Frozen Gaussian approximation for the fractional Schrödinger equation
Lihui Chai, Hengzhun Chen, Xu Yang
TL;DR
This work develops a momentum-space Frozen Gaussian Approximation (FGA) for the fractional Schrödinger equation in the semi-classical limit $\varepsilon\to0$, addressing the low regularity of the kinetic symbol by introducing a regularization parameter $\delta$ and a phase-space cutoff. The authors formulate the FGA using a dual phase and Fourier integral operators, derive remainder estimates, and prove convergence to the true FSE solution under precise $\delta$- and $\varepsilon$-dependent bounds.

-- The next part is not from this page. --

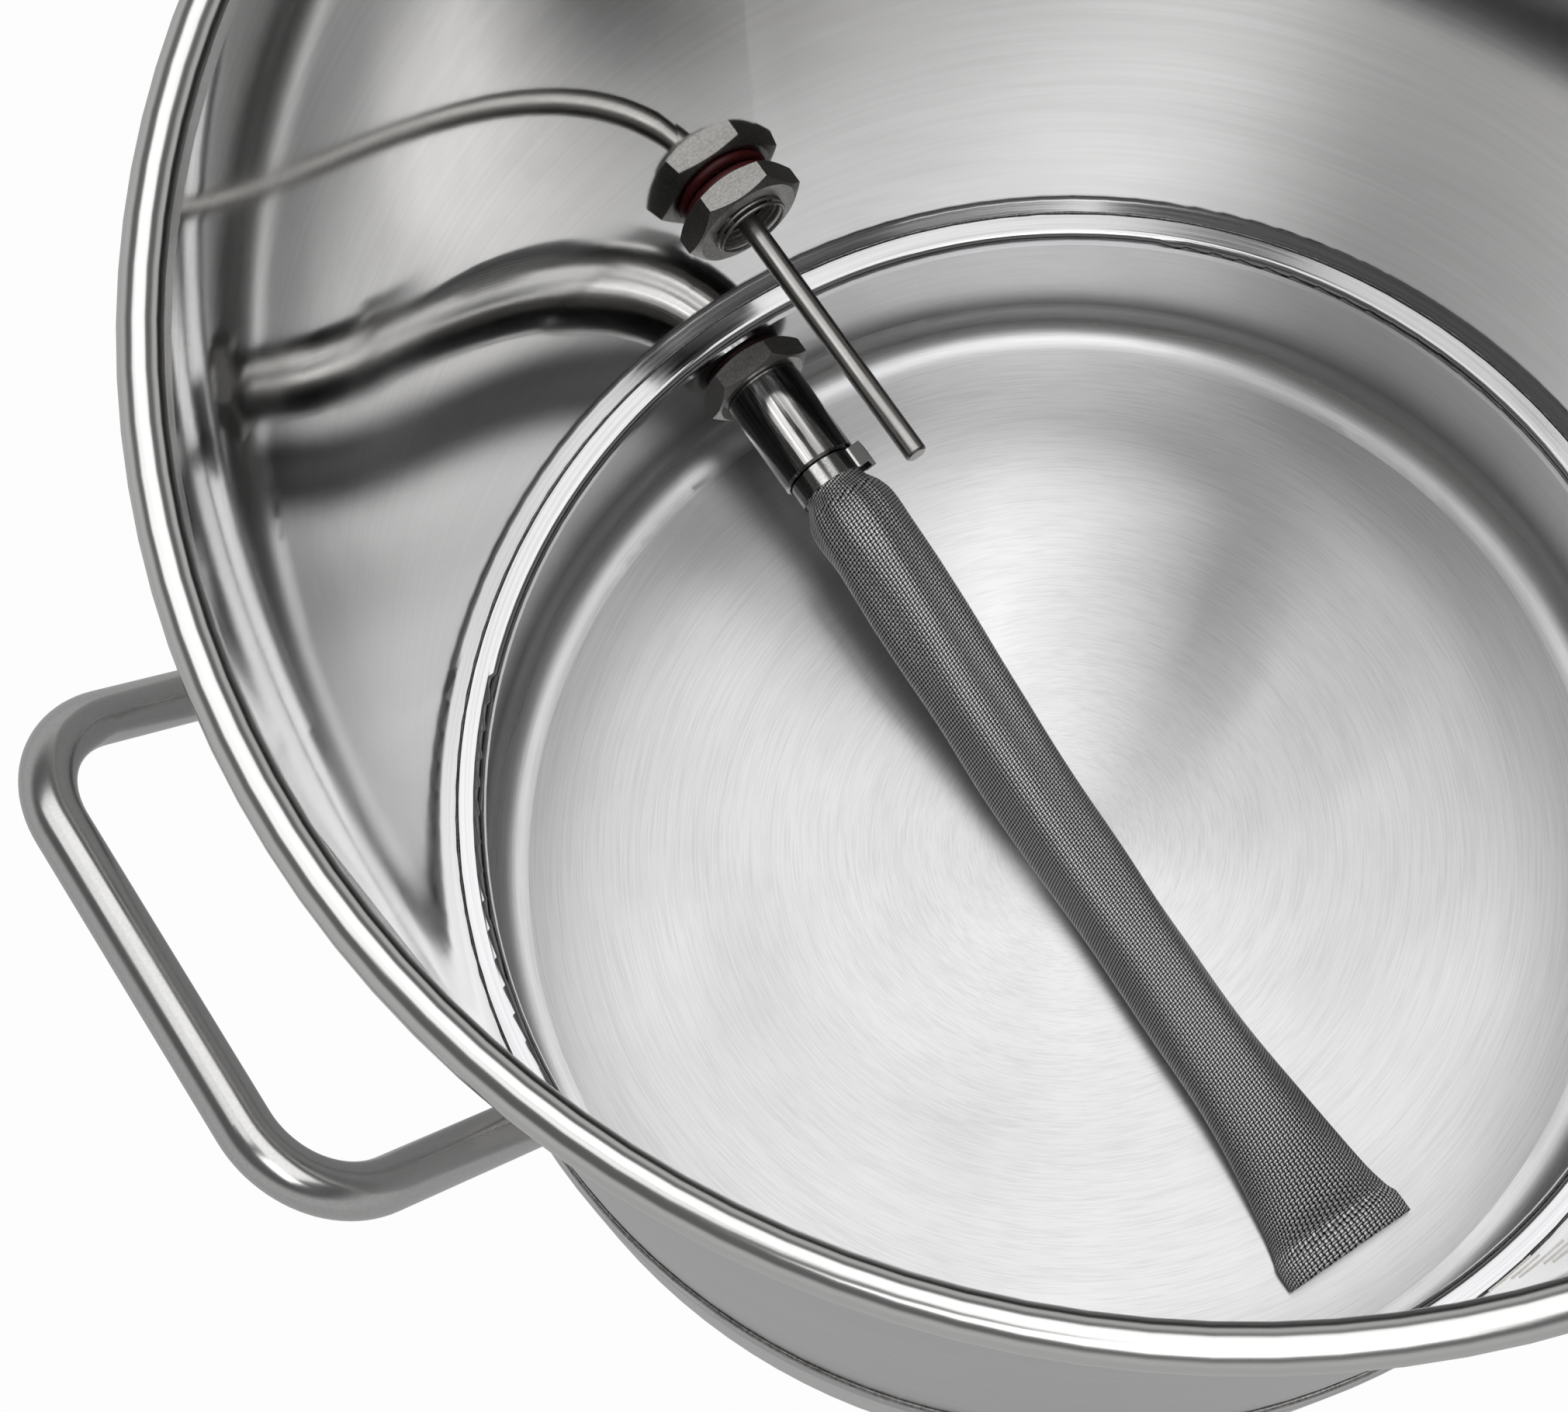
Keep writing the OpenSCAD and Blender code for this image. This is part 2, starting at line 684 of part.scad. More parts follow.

They provide rigorous remainder analyses (R1, R2) and show how to balance $\delta$ and $\varepsilon$ to achieve a quantified convergence rate, with improved results in the linear-potential case. Numerical tests in 1D and 2D validate the method, demonstrating near-linear convergence in $\varepsilon$ for $\delta=\varepsilon$ and confirming the theoretical insights, indicating that the momentum-space FGA is a robust, efficient tool for high-frequency FSE dynamics.
Abstract
We develop a refined Frozen Gaussian approximation (FGA) for the fractional Schrödinger equation in the semi-classical regime, where the solution exhibits rapid oscillations as the scaled Planck constant $\varepsilon$ becomes small. Our approach utilizes an integral representation based on asymptotic analysis, offering a highly efficient computational framework for high-frequency wave function evolution. Crucially, we introduce the momentum space representation of the FGA and a regularization parameter $δ$ to address singularities in the higher-order derivatives of the Hamiltonian flow coefficients, which are typically assumed to be second-order differentiable or smooth in conventional analysis. We rigorously prove convergence of the method to the true solution and provide numerical experiments that demonstrate its precision and robust convergence behavior.